The ultimate safety of a money market fund depends on what it holds: prime funds invest in short-term corporate paper and bank obligations, while government funds stick to Treasuries and agency securities, offering higher stability but typically lower yields.

The problem is that popularity and inertia have allowed fees on many of these funds to remain stubbornly high. For example, the $135 billion Fidelity® Money Market Fund (SPRXX) charges an expense ratio of 0.42%, while the Schwab Prime Advantage Money Fund – Investor (SWVXX) costs 0.34%.

Those numbers may seem small, but because money market funds already deliver modest yields and offer no potential for price appreciation, every basis point of expense directly erodes total return.

TRSY was designed with this in mind. With a net expense ratio of just 0.06%, it’s significantly more cost-efficient. On a $10,000 investment, that’s a $6 annual fee compared with $42 for SPRXX and $34 for SWVXX—roughly seven and six times higher, respectively.

Over time, that difference compounds, making TRSY a more efficient vehicle for investors who want their cash to earn something without being quietly chipped away by excessive fees.

TRSY Versus Ultra-Short Bond ETFs

Another popular option for investors looking to earn more than a money market fund or CD is ultra-short bond ETFs. These funds typically hold a mix of short-term investment-grade corporate bonds, asset-backed securities, and commercial paper.

At first glance, they appear attractive, often offering a modest yield pickup over Treasury-only ETFs. For example, while TRSY’s 30-day SEC yield currently stands at around 3.94%, many ultra-short bond ETFs advertise yields that are 50 basis points higher.

However, that comparison isn’t apples to apples. The extra yield comes from taking on credit risk. While the default risk on investment-grade bonds is still relatively low, it’s not zero. Corporate issuers can face downgrades or liquidity strains that U.S. Treasurys simply don’t.

Tax efficiency is another overlooked factor. Ultra-short bond ETFs generate some ordinary interest income, which is fully subject to both federal and state income taxes. In contrast, TRSY’s focus on U.S. Treasuries gives it a built-in advantage: its distributions are exempt from state and local taxes.

For investors living in high-tax states like California or New York, that exemption can make TRSY’s after-tax yield meaningfully higher than what headline numbers from ultra-short bond funds suggest.

The Final Word on TRSY

Even as rates trend lower, the case for TRSY remains strong:

  1. Compared with certificates of deposit, it offers superior liquidity with no penalties for early access.
  2. Against money market funds, it delivers comparable safety at a fraction of the cost, ensuring more of your yield stays in your pocket.
  3. Versus ultra-short bond ETFs, it avoids credit risk while preserving tax efficiency through state-tax-exempt Treasury income.

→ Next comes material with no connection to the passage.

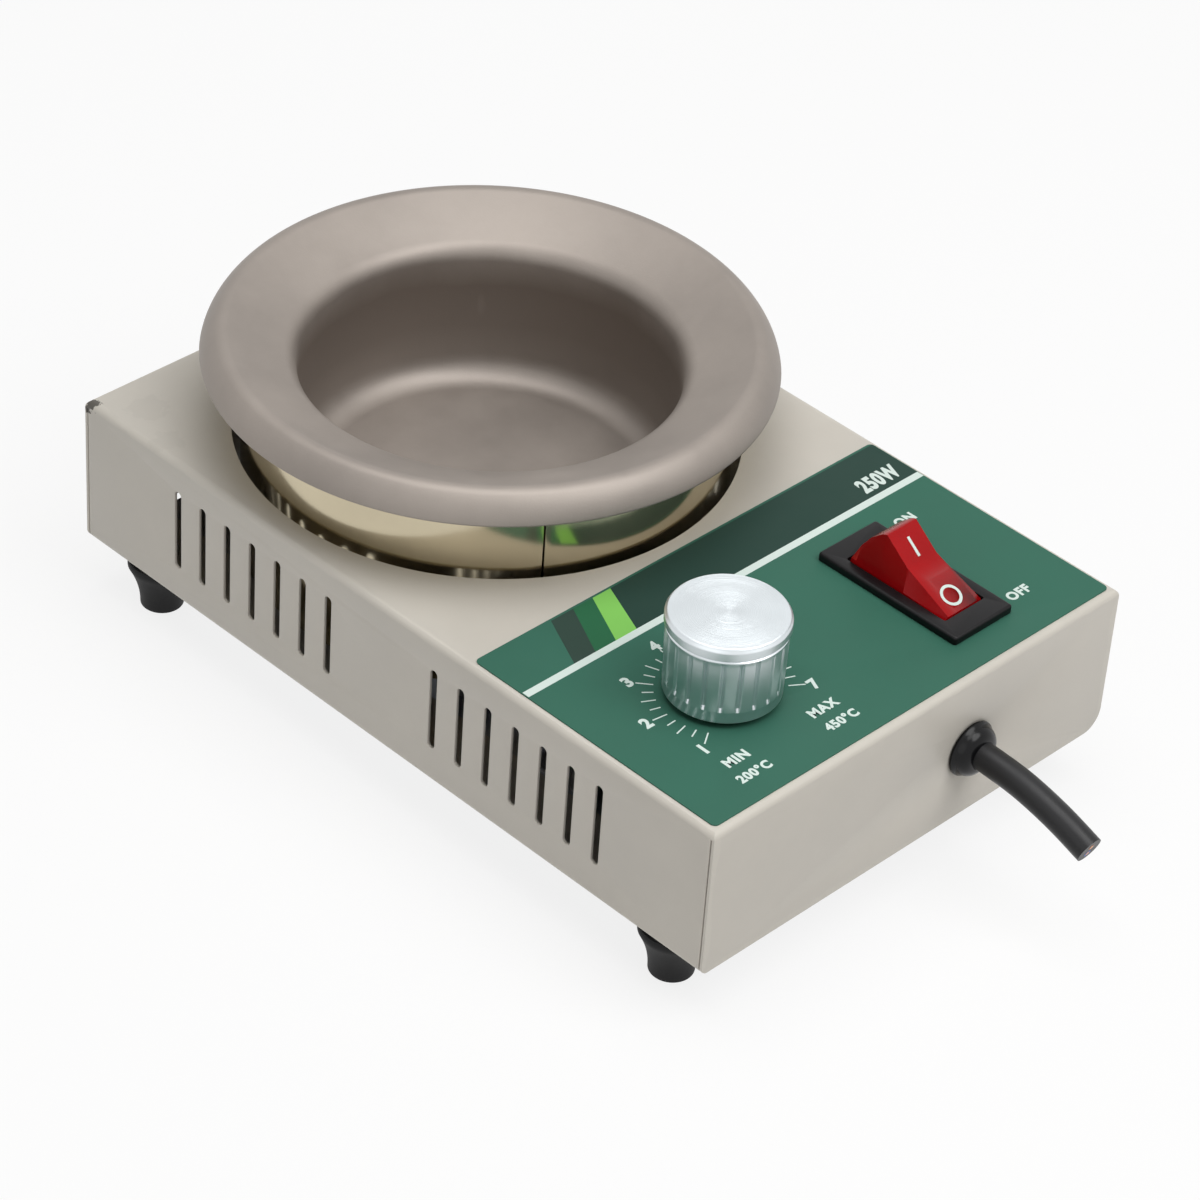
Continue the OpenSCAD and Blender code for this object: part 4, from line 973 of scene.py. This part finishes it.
def rockerPaddle():
    # side view about the pivot, as it rests with its front end pressed; the sides lean in to a narrower top
    look = rockerLook
    centre = switchPlace(0, 0, pivotZ)

    def polar(points):
        return [(r * math.cos(math.radians(a)), r * math.sin(math.radians(a))) for a, r in points]

    top, front = polar(look["back"])[-1], polar(look["front"])[0]
    fold = look["fold"]
    soft = [(fold[0] + 0.5, fold[1] + 0.38), fold, (fold[0] - 0.5, fold[1] - 0.2)]
    outline = polar(look["back"]) + soft + polar(look["front"])
    low = [(y, min(z, look["shoulder"] + 0.05 * y)) for y, z in outline]
    bm = bmesh.new()
    face = bm.faces.new([bm.verts.new(Vector((-look["width"] / 2, y, z)) * mm) for y, z in low])
    for x, points in ((-look["topWidth"] / 2, outline), (look["topWidth"] / 2, outline), (look["width"] / 2, low)):
        face = bmesh.ops.extrude_face_region(bm, geom=[face])["geom"]
        face = [g for g in face if isinstance(g, bmesh.types.BMFace)][0]
        for v, (y, z) in zip(face.verts, points):
            v.co = Vector((x, y, z)) * mm
    bmesh.ops.recalc_face_normals(bm, faces=bm.faces)
    rims = [e for e in bm.edges if len(e.link_faces) == 2 and e.calc_face_angle(0) > 0.35
            and min(v.co.z for v in e.verts) > 2 * mm]
    roundEdges(bm, rims, 0.22 * mm, 3)
    bmesh.ops.translate(bm, vec=centre, verts=bm.verts)
    paddle = makePiece("rocker_paddle", bm, materialFor["rocker_red"], "rocker", ("rocker",), 30)
    bm = bmesh.new()
    half = Vector(look["hollow"]) * mm
    addBlock(bm, centre + Vector((-half.x, -half.y, -6 * mm)), centre + half)
    hollow = makeCutter("hollow", bm)
    cutWith(paddle, hollow)
    applyModifiers(paddle)
    bpy.data.objects.remove(hollow)
    bm = bmesh.new()
    for side in (-1, 1):
        start = Vector((side * (look["width"] / 2 - 0.1) * mm, 0, 0))
        addRod(bm, start, start + Vector((side * 0.85 * mm, 0, 0)), look["pin"] / 2 * mm, 40)
    bmesh.ops.translate(bm, vec=centre, verts=bm.verts)
    makePiece("rocker_pins", bm, materialFor["rocker_red"], "rocker")

    # the white bar on the back half and the white ring on the front half
    for name, (a, b) in (("mark_bar", (fold, top)), ("mark_ring", (front, fold))):
        bm = bmesh.new()
        if name == "mark_bar":
            y, length, width = look["bar"]
            addBlock(bm, Vector((-width / 2, -length / 2, 0)) * mm, Vector((width / 2, length / 2, 0.08)) * mm)
        else:
            y, inner, outer = look["ring"]
            face = [(inner, 0), (outer, 0), (outer, 0.08), (inner, 0.08)]
            spinOutline(bm, [(r * mm, h * mm) for r, h in face], Vector((0, 0, 0)), 48, closed=True)
        slope = math.atan2(b[1] - a[1], b[0] - a[0])
        z = a[1] + (y - a[0]) * math.tan(slope)
        spot = Matrix.Translation(centre + Vector((0, y, z - 0.03)) * mm) @ Matrix.Rotation(slope, 4, "X")
        bmesh.ops.transform(bm, matrix=spot, verts=bm.verts)
        makePiece(name, bm, inkFor["whiteInk"], "rocker")


switchHousing()
rockerPaddle()
print("switch fitted")

bushingLook = dict(bore=2.65, collar=4.6, neck=4.0, head=5.25, flange=0.8, height=3.2, tail=8.0)


def cordBushing():
    look = bushingLook
    outline = [(look["bore"], -look["tail"]), (3.4, -look["tail"]), (look["collar"], -1.2), (look["neck"], -1.2),
               (look["neck"], 0.1), (look["head"] - 0.15, 0.1), (look["head"], 0.25),
               (look["head"], look["flange"] - 0.2), (look["head"] - 0.2, look["flange"])]
    outline += arc((2.45, look["flange"]), 2.4, 12, 84, 12) + [(look["bore"], look["height"])]
    bm = bmesh.new()
    spinOutline(bm, [(r * mm, h * mm) for r, h in outline], bushingMiddle, 96, closed=True, axis=-axisY)
    return makePiece("cord_bushing", bm, materialFor["bushing_plastic"], "housing",
                     ("bushing",), 40)


def cordStub():
    look = cordLook
    line = smoothLine([bushingMiddle + Vector(p) * mm for p in cordRoute], look["smoothing"])
    radius = look["diameter"] / 2
    bm = bmesh.new()
    made = bmesh.ops.create_circle(bm, cap_ends=True, radius=radius, segments=look["sides"])["verts"]
    bmesh.ops.rotate(bm, cent=(0, 0, 0), matrix=axisZ.rotation_difference(line[1] - line[0]).to_matrix(), verts=made)
    bmesh.ops.translate(bm, vec=line[0], verts=made)
    face = bm.faces[:][0]
    before = line[1] - line[0]
    for here, there, after in zip(line, line[1:], line[2:] + [line[-1] * 2 - line[-2]]):
        ahead = (after - here).normalized()
        grown = bmesh.ops.extrude_face_region(bm, geom=[face])["geom"]
        face = [g for g in grown if isinstance(g, bmesh.types.BMFace)][0]
        bmesh.ops.translate(bm, vec=there - here, verts=face.verts)
        turn = before.rotation_difference(ahead).to_matrix()
        bmesh.ops.rotate(bm, cent=there, matrix=turn, verts=face.verts)
        before = ahead
    tip, ahead = line[-1], before.normalized()
    # the extrusion leaves the faces it grew from inside
    spare = [f for f in bm.faces if len(f.verts) == look["sides"]
             and (f.calc_center_median() - tip).length > 1e-5 and (f.calc_center_median() - line[0]).length > 1e-5]
    bmesh.ops.delete(bm, geom=spare, context="FACES_ONLY")
    end = [f for f in bm.faces if len(f.verts) == look["sides"] and (f.calc_center_median() - tip).length < 1e-5]
    bmesh.ops.inset_region(bm, faces=end, thickness=0.8 * mm, depth=0)
    cord = makePiece("mains_cord", bm, materialFor["cord_sheath"], "housing", ("cord",), 40)
    side = ahead.cross(axisZ).normalized()
    up = side.cross(ahead)
    cores = []
    for name, angle, slot in (("core_brown", 90, "brown_sleeve"), ("core_blue", 270, "blue_sleeve")):
        centre = tip + (side * math.cos(math.radians(angle)) + up * math.sin(math.radians(angle))) * 0.9 * mm
        bm = bmesh.new()
        addRod(bm, centre - ahead * 0.6 * mm, centre + ahead * 0.02 * mm, 0.75 * mm, 24)
        cores.append(makePiece(name, bm, materialFor[slot], "housing"))
        bm = bmesh.new()
        addRod(bm, centre - ahead * 0.5 * mm, centre + ahead * 0.05 * mm, 0.42 * mm, 20)
        cores.append(makePiece(name + "_wire", bm, materialFor["copper_wire"], "housing"))
    return cord, cores, line


bushing = cordBushing()
cord, cores, cordLine = cordStub()
print("cord laid")

footLook = dict(height=10.0, top=12.5, low=8.0, rim=1.2, round_=0.4, bore=5.8, boreHeight=5.0, hole=1.7, flare=10)


def rubberFoot(name):
    look = footLook
    middle = middleOf(name)
    centre = Vector((middle.x, middle.y, 0))
    flare = (look["top"] - look["low"]) / 2
    body = look["height"] - look["rim"]
    r, low = look["round_"], look["low"] / 2
    outline = [(look["bore"] / 2, 0)] + arc((low - r, r), r, -90, 0, 5)
    outline += [(low + flare * (i / look["flare"]) ** 2, r + (body - r) * i / look["flare"])
                for i in range(1, look["flare"] + 1)]
    outline += [(look["top"] / 2, look["height"] - 0.25), (look["top"] / 2 - 0.2, look["height"]),
                (look["hole"], look["height"]), (look["hole"], look["boreHeight"]),
                (look["bore"] / 2, look["boreHeight"])]
    bm = bmesh.new()
    spinOutline(bm, [(x * mm, z * mm) for x, z in outline], centre, 64, closed=True)
    return makePiece("rubber_" + name, bm, materialFor["foot_rubber"], "housing", (name,), 40)


for corner in ("front_left", "front_right", "back_left", "back_right"):
    rubberFoot("foot_" + corner)
print("feet fitted")

lightLook = dict(
    key=dict(place=(0.18, -0.6, 0.85), size=0.7, power=4.7),
    fill=dict(place=(-0.85, -0.25, 0.45), size=0.8, power=0.7),
    top=dict(place=(-0.05, 0.0, 1.05), size=0.9, power=5.4),
    world=0.30)
stageLook = dict(size=4, shade=0.82, roughness=0.9, glow=0.82)


def addLight(name, place, size, power):
    light = bpy.data.lights.new(name, "AREA")
    light.shape = "DISK"
    light.size = size
    light.energy = power
    holder = bpy.data.objects.new(name, light)
    scene.collection.objects.link(holder)
    aim = Vector((0, 0, 0.03)) - Vector(place)
    holder.matrix_world = Matrix.Translation(place) @ aim.to_track_quat("-Z", "Y").to_matrix().to_4x4()


def seenShare(tree, share=1.0):
    # share for camera, glossy and transmission rays, which meet a white background, and 0 for the rest
    path = addNode(tree, "LightPath")
    seen = addNode(tree, "Math", operation="MAXIMUM")
    both = addNode(tree, "Math", operation="MAXIMUM")
    part = addNode(tree, "Math", operation="MULTIPLY")
    part.inputs[1].default_value = share
    tree.links.new(path.outputs["Is Camera Ray"], seen.inputs[0])
    tree.links.new(path.outputs["Is Glossy Ray"], seen.inputs[1])
    tree.links.new(seen.outputs[0], both.inputs[0])
    tree.links.new(path.outputs["Is Transmission Ray"], both.inputs[1])
    tree.links.new(both.outputs[0], part.inputs[0])
    return part.outputs[0]


def setStage():
    for name in ("key", "fill", "top"):
        addLight(name, **lightLook[name])
    world = bpy.data.worlds.new("studio")
    scene.world = world
    world.use_nodes = True
    tree = world.node_tree
    shadeNode = tree.nodes["Background"]
    mix = addNode(tree, "MixShader")
    white = addNode(tree, "Background")
    white.inputs["Color"].default_value = (1, 1, 1, 1)
    shadeNode.inputs["Color"].default_value = (1, 0.99, 0.97, 1)
    shadeNode.inputs["Strength"].default_value = lightLook["world"]
    tree.links.new(seenShare(tree), mix.inputs[0])
    tree.links.new(shadeNode.outputs[0], mix.inputs[1])
    tree.links.new(white.outputs[0], mix.inputs[2])
    tree.links.new(mix.outputs[0], tree.nodes["World Output"].inputs["Surface"])

    bm = bmesh.new()
    bmesh.ops.create_grid(bm, x_segments=1, y_segments=1, size=stageLook["size"])
    mesh = bpy.data.meshes.new("studio_floor")
    bm.to_mesh(mesh)
    bm.free()
    floor = bpy.data.objects.new("studio_floor", mesh)
    scene.collection.objects.link(floor)
    material = bpy.data.materials.new("paleFloor")
    material.use_nodes = True
    tree = material.node_tree
    base = tree.nodes["Principled BSDF"]
    base.inputs["Base Color"].default_value = (*[stageLook["shade"]] * 3, 1)
    base.inputs["Roughness"].default_value = stageLook["roughness"]
    glow = addNode(tree, "Emission")
    glow.inputs["Color"].default_value = (1, 1, 1, 1)
    mix = addNode(tree, "MixShader")
    tree.links.new(seenShare(tree, stageLook["glow"]), mix.inputs[0])
    tree.links.new(base.outputs[0], mix.inputs[1])
    tree.links.new(glow.outputs[0], mix.inputs[2])
    tree.links.new(mix.outputs[0], tree.nodes["Material Output"].inputs["Surface"])
    mesh.materials.append(material)


setStage()
scene.view_settings.view_transform = "Standard"
print("lights set")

Together, these advantages make TRSY a simple, transparent, and cost-effective vehicle for cash management, one that continues to hold value even as yields compress and investors reassess how to make every dollar of idle cash work harder.

Please note that this article reflects the author’s personal views and does not represent the opinions of the publication or its affiliates. It is for informational purposes only and does not constitute investment advice. It is essential to seek guidance from a registered financial professional before making any investment decisions.